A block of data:
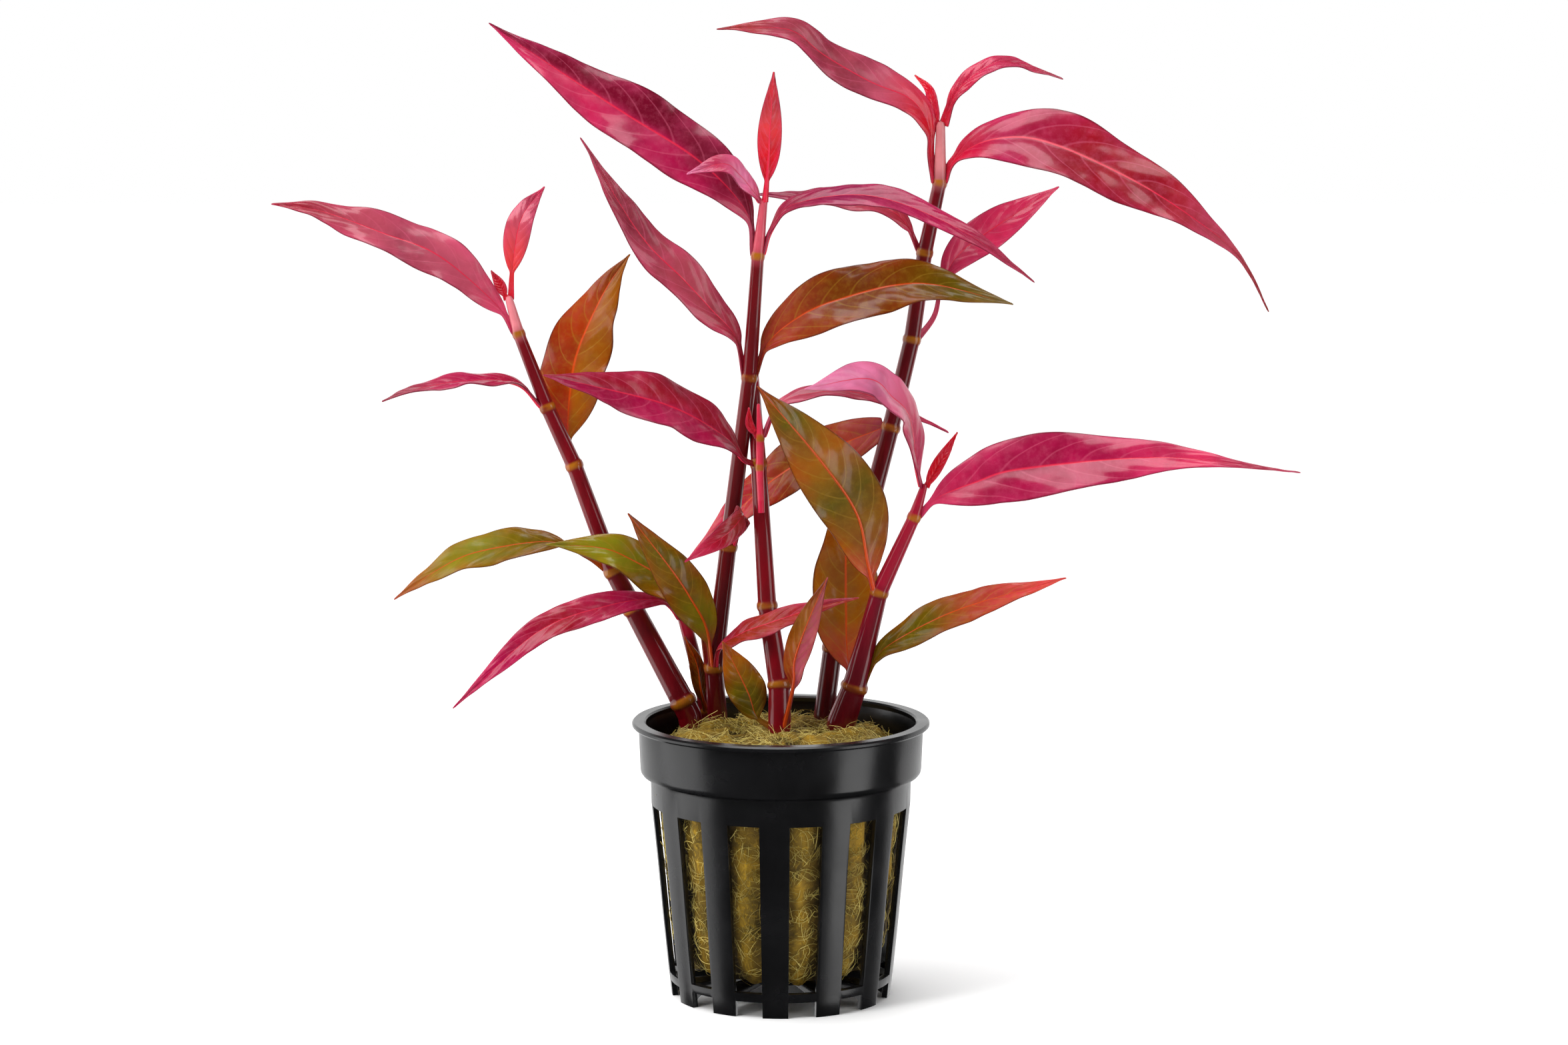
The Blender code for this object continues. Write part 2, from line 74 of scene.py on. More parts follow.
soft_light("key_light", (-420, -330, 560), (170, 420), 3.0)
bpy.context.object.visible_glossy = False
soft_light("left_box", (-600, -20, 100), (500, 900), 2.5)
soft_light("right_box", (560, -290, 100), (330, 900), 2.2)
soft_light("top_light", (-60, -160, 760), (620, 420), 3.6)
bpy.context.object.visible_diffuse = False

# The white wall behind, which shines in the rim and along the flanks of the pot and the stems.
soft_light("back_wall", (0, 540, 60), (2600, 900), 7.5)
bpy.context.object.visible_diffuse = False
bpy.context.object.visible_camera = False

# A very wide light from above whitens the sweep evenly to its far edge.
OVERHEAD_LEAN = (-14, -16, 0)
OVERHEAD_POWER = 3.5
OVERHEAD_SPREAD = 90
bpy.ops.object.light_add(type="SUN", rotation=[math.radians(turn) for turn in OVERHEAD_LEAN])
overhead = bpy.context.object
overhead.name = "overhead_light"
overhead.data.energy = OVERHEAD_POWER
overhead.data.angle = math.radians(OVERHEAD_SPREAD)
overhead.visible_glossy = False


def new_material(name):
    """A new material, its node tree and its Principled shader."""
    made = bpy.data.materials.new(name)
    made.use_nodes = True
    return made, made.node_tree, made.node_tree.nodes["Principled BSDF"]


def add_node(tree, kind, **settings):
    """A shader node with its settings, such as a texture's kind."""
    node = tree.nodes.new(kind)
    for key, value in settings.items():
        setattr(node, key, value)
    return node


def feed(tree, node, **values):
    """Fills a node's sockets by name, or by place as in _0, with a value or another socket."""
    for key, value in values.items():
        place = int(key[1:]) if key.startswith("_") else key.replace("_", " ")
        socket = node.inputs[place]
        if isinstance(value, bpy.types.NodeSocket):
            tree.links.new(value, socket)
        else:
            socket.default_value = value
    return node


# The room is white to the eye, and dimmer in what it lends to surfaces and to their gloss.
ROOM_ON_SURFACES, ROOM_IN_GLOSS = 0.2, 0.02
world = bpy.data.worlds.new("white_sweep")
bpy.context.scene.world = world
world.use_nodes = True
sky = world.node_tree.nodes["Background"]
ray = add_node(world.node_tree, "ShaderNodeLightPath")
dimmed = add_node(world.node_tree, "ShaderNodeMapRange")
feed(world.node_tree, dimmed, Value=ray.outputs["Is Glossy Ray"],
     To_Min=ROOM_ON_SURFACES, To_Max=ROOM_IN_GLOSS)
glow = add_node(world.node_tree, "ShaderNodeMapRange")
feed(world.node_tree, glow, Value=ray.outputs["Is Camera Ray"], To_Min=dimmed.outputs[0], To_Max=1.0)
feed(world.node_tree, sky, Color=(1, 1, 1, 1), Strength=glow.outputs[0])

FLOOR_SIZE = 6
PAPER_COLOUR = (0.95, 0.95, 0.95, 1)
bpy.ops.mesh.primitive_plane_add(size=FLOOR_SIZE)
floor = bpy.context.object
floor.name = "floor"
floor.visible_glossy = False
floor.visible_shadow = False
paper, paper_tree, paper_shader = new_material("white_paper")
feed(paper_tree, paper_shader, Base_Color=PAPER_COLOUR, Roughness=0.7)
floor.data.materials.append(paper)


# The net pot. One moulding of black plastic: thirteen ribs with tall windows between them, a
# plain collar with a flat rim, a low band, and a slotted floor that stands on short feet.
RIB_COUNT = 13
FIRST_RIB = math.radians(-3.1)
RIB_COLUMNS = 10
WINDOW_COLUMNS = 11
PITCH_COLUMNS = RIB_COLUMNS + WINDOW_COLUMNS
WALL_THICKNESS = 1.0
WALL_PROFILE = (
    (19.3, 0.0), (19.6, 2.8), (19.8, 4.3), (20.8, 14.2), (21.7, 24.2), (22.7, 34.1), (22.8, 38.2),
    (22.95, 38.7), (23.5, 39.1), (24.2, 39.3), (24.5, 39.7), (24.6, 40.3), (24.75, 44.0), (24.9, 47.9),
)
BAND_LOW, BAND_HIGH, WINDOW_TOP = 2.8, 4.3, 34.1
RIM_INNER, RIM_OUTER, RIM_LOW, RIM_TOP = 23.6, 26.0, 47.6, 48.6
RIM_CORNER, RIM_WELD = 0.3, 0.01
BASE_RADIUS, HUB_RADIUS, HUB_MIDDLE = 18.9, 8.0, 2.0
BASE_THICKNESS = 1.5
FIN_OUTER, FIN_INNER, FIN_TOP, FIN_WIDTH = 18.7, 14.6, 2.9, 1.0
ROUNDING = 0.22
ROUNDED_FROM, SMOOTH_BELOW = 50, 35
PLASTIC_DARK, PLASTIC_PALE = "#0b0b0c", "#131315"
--
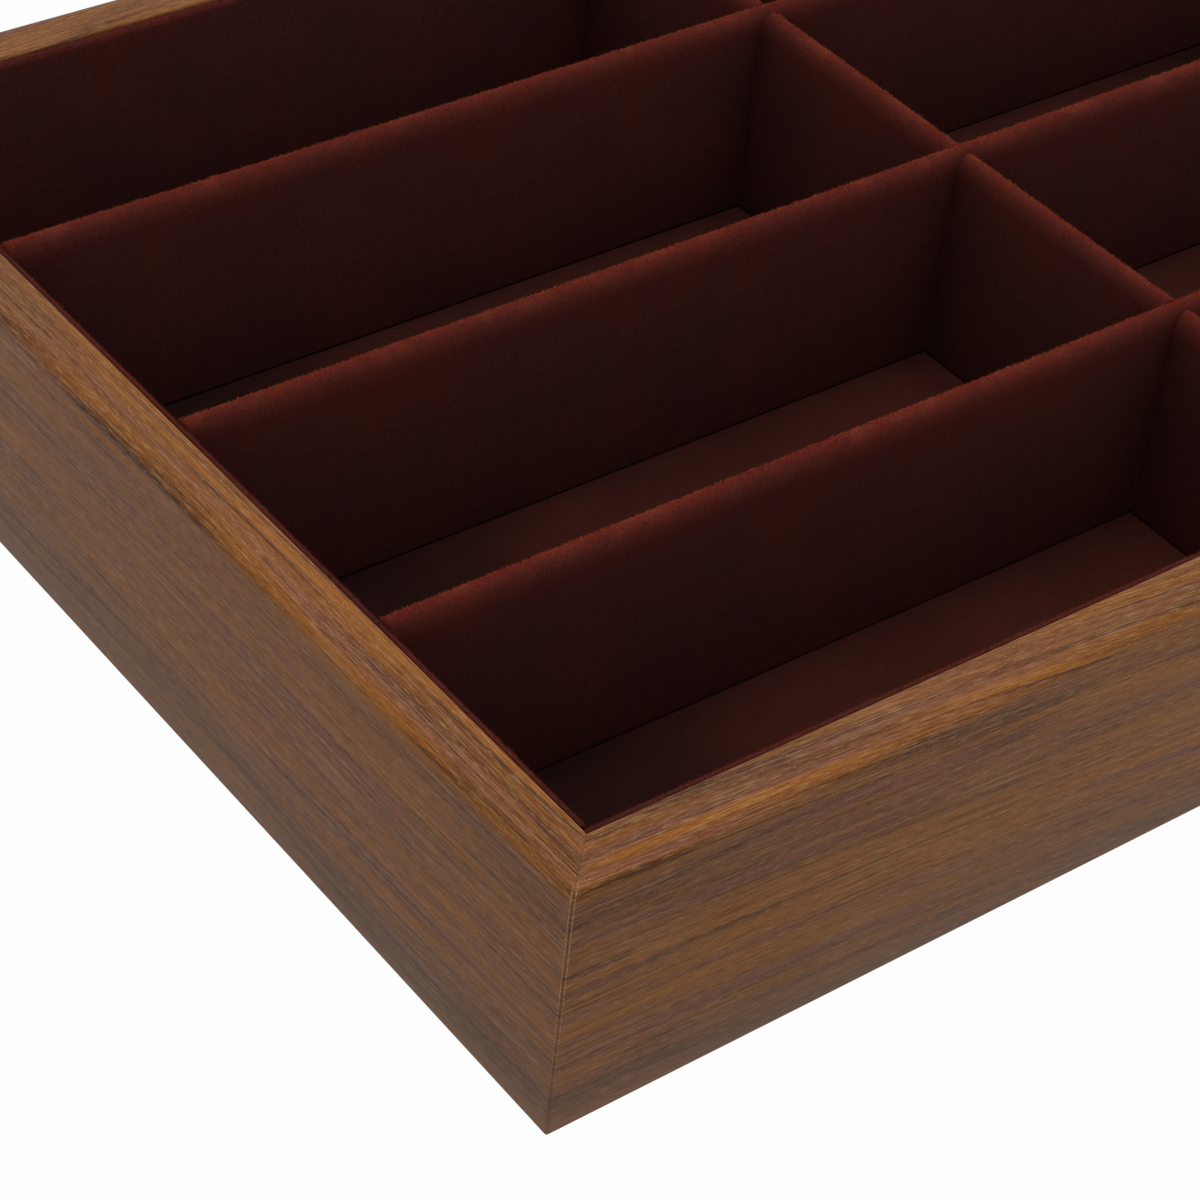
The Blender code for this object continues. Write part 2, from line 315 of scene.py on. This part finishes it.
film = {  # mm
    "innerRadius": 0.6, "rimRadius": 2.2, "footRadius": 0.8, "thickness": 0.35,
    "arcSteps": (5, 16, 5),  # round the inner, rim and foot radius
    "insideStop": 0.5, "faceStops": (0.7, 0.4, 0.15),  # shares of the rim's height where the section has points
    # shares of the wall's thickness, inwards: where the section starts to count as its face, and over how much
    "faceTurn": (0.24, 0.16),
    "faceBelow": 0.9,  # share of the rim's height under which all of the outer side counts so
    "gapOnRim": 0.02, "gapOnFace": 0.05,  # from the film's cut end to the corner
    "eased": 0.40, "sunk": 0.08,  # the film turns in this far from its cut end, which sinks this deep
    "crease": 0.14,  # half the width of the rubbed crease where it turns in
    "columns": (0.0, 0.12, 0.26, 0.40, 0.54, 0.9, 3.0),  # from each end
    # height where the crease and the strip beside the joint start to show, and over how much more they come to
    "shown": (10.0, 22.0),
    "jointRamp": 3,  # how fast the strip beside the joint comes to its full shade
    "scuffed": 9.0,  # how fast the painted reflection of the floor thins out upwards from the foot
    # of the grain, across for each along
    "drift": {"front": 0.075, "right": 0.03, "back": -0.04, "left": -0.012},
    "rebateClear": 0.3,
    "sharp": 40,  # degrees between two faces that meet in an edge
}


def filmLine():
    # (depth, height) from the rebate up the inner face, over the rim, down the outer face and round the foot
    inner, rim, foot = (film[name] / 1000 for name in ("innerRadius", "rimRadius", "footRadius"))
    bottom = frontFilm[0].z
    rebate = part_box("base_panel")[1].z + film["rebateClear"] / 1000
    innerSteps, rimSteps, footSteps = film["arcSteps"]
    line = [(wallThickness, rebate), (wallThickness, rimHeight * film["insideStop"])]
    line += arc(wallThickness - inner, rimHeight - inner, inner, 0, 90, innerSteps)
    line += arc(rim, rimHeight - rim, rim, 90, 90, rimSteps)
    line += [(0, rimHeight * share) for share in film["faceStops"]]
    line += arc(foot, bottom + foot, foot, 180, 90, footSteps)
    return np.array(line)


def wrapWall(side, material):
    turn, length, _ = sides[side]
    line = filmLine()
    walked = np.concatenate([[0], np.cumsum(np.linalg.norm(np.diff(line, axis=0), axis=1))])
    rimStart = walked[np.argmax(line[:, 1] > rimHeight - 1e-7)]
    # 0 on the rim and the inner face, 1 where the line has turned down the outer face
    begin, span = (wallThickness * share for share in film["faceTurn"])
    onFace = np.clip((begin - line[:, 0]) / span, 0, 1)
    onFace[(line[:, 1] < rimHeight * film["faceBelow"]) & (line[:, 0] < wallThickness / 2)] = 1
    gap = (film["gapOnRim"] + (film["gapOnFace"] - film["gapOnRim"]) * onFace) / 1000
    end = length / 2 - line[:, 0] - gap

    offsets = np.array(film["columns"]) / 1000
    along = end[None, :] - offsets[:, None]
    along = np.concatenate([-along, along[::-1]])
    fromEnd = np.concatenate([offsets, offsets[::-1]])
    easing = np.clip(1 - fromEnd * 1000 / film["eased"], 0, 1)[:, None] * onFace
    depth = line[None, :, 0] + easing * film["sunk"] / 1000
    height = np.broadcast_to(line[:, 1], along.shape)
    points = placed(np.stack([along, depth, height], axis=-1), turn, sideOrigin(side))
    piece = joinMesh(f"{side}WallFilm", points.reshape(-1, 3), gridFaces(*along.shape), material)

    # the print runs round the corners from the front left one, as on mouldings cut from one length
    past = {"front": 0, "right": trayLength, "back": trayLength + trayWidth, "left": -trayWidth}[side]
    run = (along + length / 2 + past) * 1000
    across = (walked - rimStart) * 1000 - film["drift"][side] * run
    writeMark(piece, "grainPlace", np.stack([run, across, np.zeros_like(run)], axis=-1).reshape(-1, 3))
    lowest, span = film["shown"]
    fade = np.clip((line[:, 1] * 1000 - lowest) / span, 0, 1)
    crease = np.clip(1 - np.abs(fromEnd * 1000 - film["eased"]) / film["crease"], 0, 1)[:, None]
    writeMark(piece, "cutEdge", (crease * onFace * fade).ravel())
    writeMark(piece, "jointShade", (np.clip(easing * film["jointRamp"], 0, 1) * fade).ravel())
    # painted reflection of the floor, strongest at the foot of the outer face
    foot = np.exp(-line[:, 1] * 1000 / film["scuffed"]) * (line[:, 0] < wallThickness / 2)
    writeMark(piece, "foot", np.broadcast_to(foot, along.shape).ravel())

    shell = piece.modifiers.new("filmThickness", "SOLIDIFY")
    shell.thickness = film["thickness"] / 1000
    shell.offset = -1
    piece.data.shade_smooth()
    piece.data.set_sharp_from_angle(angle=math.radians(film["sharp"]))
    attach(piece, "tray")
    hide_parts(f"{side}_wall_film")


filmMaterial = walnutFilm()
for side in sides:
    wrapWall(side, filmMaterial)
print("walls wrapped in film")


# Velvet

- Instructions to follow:
The lines to extract from the data above begin with the line containing "More parts follow." and end with the line containing "bpy.context.object.visible_camera = False". Extract them exactly, including both.

- Expected output:
The Blender code for this object continues. Write part 2, from line 74 of scene.py on. More parts follow.
soft_light("key_light", (-420, -330, 560), (170, 420), 3.0)
bpy.context.object.visible_glossy = False
soft_light("left_box", (-600, -20, 100), (500, 900), 2.5)
soft_light("right_box", (560, -290, 100), (330, 900), 2.2)
soft_light("top_light", (-60, -160, 760), (620, 420), 3.6)
bpy.context.object.visible_diffuse = False

# The white wall behind, which shines in the rim and along the flanks of the pot and the stems.
soft_light("back_wall", (0, 540, 60), (2600, 900), 7.5)
bpy.context.object.visible_diffuse = False
bpy.context.object.visible_camera = False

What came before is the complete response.